▸ **INFORMATION SUPPLIED**:

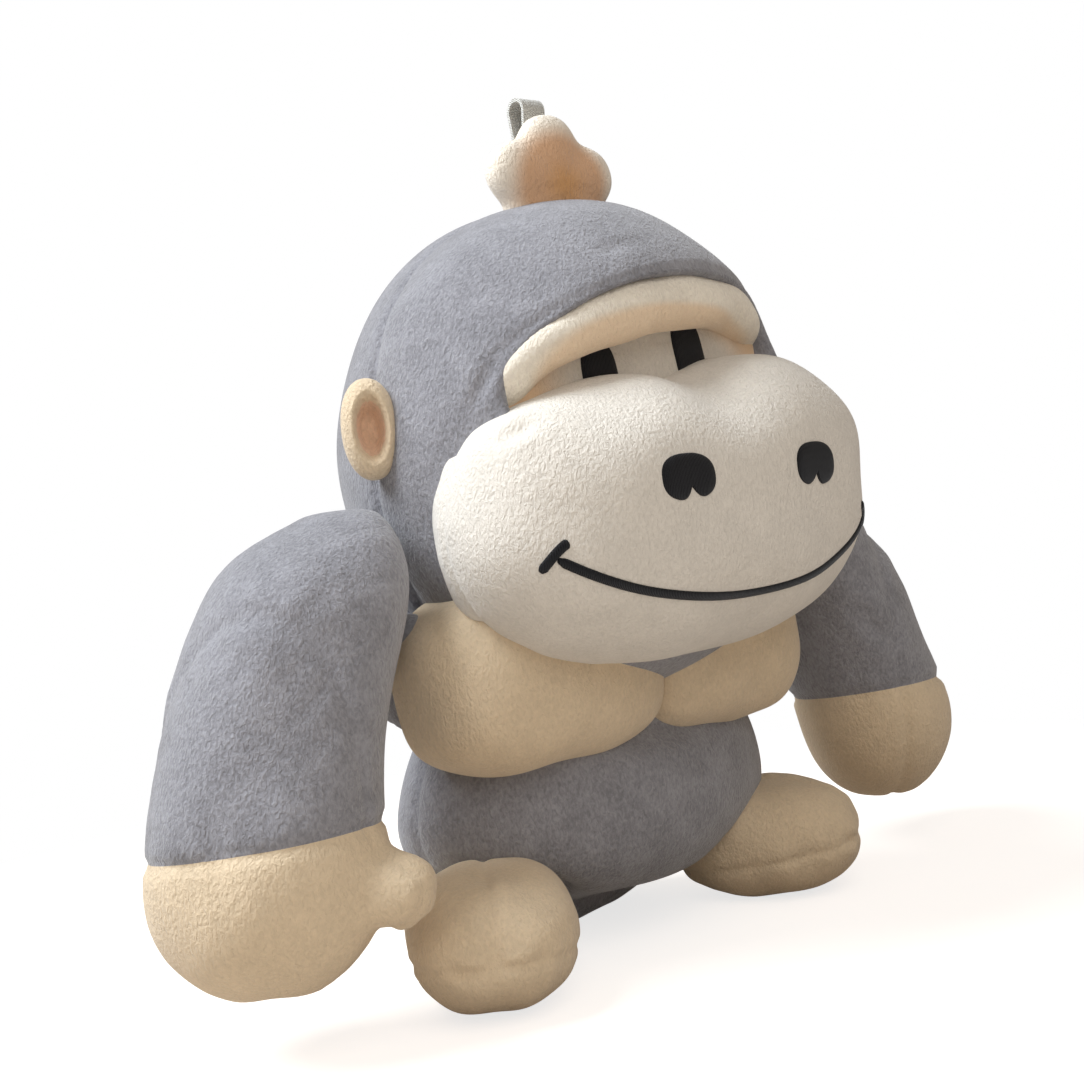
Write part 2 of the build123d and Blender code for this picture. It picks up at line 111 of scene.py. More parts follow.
# ---- Settings -------------------------------------------------------------------------
class FabricSettings(bpy.types.PropertyGroup):
    """Colours and pile of the fabrics"""

    grey: FloatVectorProperty(
        name="Grey pile", description="Colour of the grey fabric", subtype="COLOR",
        default=(0.305, 0.305, 0.335), min=0, max=1)
    cream: FloatVectorProperty(
        name="Cream pile", description="Colour of the cream fabric", subtype="COLOR",
        default=(0.76, 0.615, 0.435), min=0, max=1)
    brow: FloatVectorProperty(
        name="Brow pile", description="Colour of the brow roll and the rim of the tuft", subtype="COLOR",
        default=(0.94, 0.86, 0.74), min=0, max=1)
    muzzle: FloatVectorProperty(
        name="Muzzle pile", description="Colour of the paler fabric of the muzzle", subtype="COLOR",
        default=(0.81, 0.765, 0.695), min=0, max=1)
    # The middle of the tuft is not drawn with this pile: it is painted shade in its own colours
    peach: FloatVectorProperty(
        name="Peach pile", description="Colour in the ears and the middle of the tuft", subtype="COLOR",
        default=(0.80, 0.56, 0.40), min=0, max=1)
    thread: FloatVectorProperty(
        name="Thread", description="Colour of the embroidery", subtype="COLOR",
        default=(0.0025, 0.0025, 0.0040), min=0, max=1)
    ribbon: FloatVectorProperty(
        name="Ribbon", description="Colour of the hanging loop", subtype="COLOR",
        default=(0.80, 0.80, 0.76), min=0, max=1)
    pile: FloatProperty(
        name="Pile", description="Width of one tuft of the pile", subtype="DISTANCE", unit="LENGTH",
        default=0.0011, min=0.0003, max=0.005)


class SewingSettings(bpy.types.PropertyGroup):
    """Seams, cover and filling"""

    seam_depth: FloatProperty(
        name="Seam depth", description="How far a seam pulls the cover in", subtype="DISTANCE",
        unit="LENGTH", default=0.0016, min=0, max=0.01)
    seam_width: FloatProperty(
        name="Seam width", description="Half width of the fold along a seam", subtype="DISTANCE",
        unit="LENGTH", default=0.0019, min=0.0005, max=0.01)
    cover: FloatProperty(
        name="Cover", description="From the filling to the outside of the cover", subtype="DISTANCE",
        unit="LENGTH", default=0.0023, min=0, max=0.01)
    voxel: FloatProperty(
        name="Remesh size", description="Size of the cloth's faces before it is filled",
        subtype="DISTANCE", unit="LENGTH", default=0.004, min=0.001, max=0.02)
    puff: FloatProperty(
        name="Puff", description="How far the filling may push the cover out", subtype="DISTANCE",
        unit="LENGTH", default=0.0035, min=0, max=0.02)
    pressure: FloatProperty(
        name="Pressure", description="How hard the filling presses on the cover", default=4.0,
        min=0, max=50)


class StudioSettings(bpy.types.PropertyGroup):
    """Camera"""

    camera_place: FloatVectorProperty(
        name="Camera", description="Place of the camera", subtype="XYZ", unit="LENGTH",
        default=(-0.344, -0.4035, 0.155))
    camera_turn: FloatProperty(
        name="Turn", description="Turn of the camera about the upright axis", subtype="ANGLE",
        default=radians(-38.7))
    camera_fall: FloatProperty(
        name="Fall", description="How far the camera looks down", subtype="ANGLE", default=radians(1.1))
    camera_roll: FloatProperty(
        name="Roll", description="Roll of the camera", subtype="ANGLE", default=radians(-6.6))
    lens: FloatProperty(
        name="Lens", description="Focal length on a 36 mm sensor", default=48.35, min=10, max=200)


# ---- Mesh helpers ---------------------------------------------------------------------
def choose(piece):
    """Make one object the only selected and active one."""
    bpy.ops.object.select_all(action="DESELECT")
    piece.select_set(True)
    bpy.context.view_layer.objects.active = piece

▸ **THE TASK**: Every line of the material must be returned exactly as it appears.

▸ **SOLUTION TO THIS PROBLEM**:
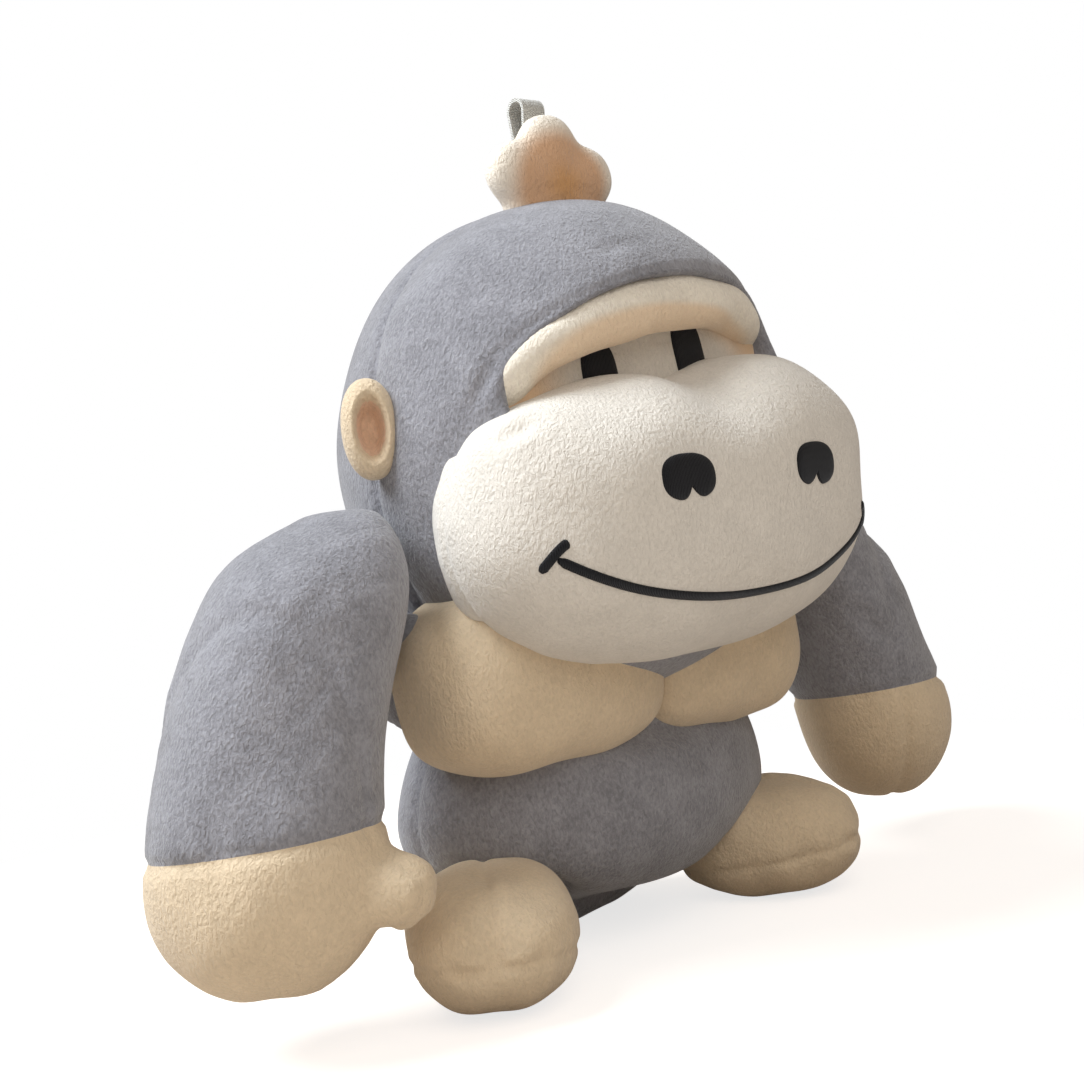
Write part 2 of the build123d and Blender code for this picture. It picks up at line 111 of scene.py. More parts follow.
# ---- Settings -------------------------------------------------------------------------
class FabricSettings(bpy.types.PropertyGroup):
    """Colours and pile of the fabrics"""

    grey: FloatVectorProperty(
        name="Grey pile", description="Colour of the grey fabric", subtype="COLOR",
        default=(0.305, 0.305, 0.335), min=0, max=1)
    cream: FloatVectorProperty(
        name="Cream pile", description="Colour of the cream fabric", subtype="COLOR",
        default=(0.76, 0.615, 0.435), min=0, max=1)
    brow: FloatVectorProperty(
        name="Brow pile", description="Colour of the brow roll and the rim of the tuft", subtype="COLOR",
        default=(0.94, 0.86, 0.74), min=0, max=1)
    muzzle: FloatVectorProperty(
        name="Muzzle pile", description="Colour of the paler fabric of the muzzle", subtype="COLOR",
        default=(0.81, 0.765, 0.695), min=0, max=1)
    # The middle of the tuft is not drawn with this pile: it is painted shade in its own colours
    peach: FloatVectorProperty(
        name="Peach pile", description="Colour in the ears and the middle of the tuft", subtype="COLOR",
        default=(0.80, 0.56, 0.40), min=0, max=1)
    thread: FloatVectorProperty(
        name="Thread", description="Colour of the embroidery", subtype="COLOR",
        default=(0.0025, 0.0025, 0.0040), min=0, max=1)
    ribbon: FloatVectorProperty(
        name="Ribbon", description="Colour of the hanging loop", subtype="COLOR",
        default=(0.80, 0.80, 0.76), min=0, max=1)
    pile: FloatProperty(
        name="Pile", description="Width of one tuft of the pile", subtype="DISTANCE", unit="LENGTH",
        default=0.0011, min=0.0003, max=0.005)


class SewingSettings(bpy.types.PropertyGroup):
    """Seams, cover and filling"""

    seam_depth: FloatProperty(
        name="Seam depth", description="How far a seam pulls the cover in", subtype="DISTANCE",
        unit="LENGTH", default=0.0016, min=0, max=0.01)
    seam_width: FloatProperty(
        name="Seam width", description="Half width of the fold along a seam", subtype="DISTANCE",
        unit="LENGTH", default=0.0019, min=0.0005, max=0.01)
    cover: FloatProperty(
        name="Cover", description="From the filling to the outside of the cover", subtype="DISTANCE",
        unit="LENGTH", default=0.0023, min=0, max=0.01)
    voxel: FloatProperty(
        name="Remesh size", description="Size of the cloth's faces before it is filled",
        subtype="DISTANCE", unit="LENGTH", default=0.004, min=0.001, max=0.02)
    puff: FloatProperty(
        name="Puff", description="How far the filling may push the cover out", subtype="DISTANCE",
        unit="LENGTH", default=0.0035, min=0, max=0.02)
    pressure: FloatProperty(
        name="Pressure", description="How hard the filling presses on the cover", default=4.0,
        min=0, max=50)


class StudioSettings(bpy.types.PropertyGroup):
    """Camera"""

    camera_place: FloatVectorProperty(
        name="Camera", description="Place of the camera", subtype="XYZ", unit="LENGTH",
        default=(-0.344, -0.4035, 0.155))
    camera_turn: FloatProperty(
        name="Turn", description="Turn of the camera about the upright axis", subtype="ANGLE",
        default=radians(-38.7))
    camera_fall: FloatProperty(
        name="Fall", description="How far the camera looks down", subtype="ANGLE", default=radians(1.1))
    camera_roll: FloatProperty(
        name="Roll", description="Roll of the camera", subtype="ANGLE", default=radians(-6.6))
    lens: FloatProperty(
        name="Lens", description="Focal length on a 36 mm sensor", default=48.35, min=10, max=200)


# ---- Mesh helpers ---------------------------------------------------------------------
def choose(piece):
    """Make one object the only selected and active one."""
    bpy.ops.object.select_all(action="DESELECT")
    piece.select_set(True)
    bpy.context.view_layer.objects.active = piece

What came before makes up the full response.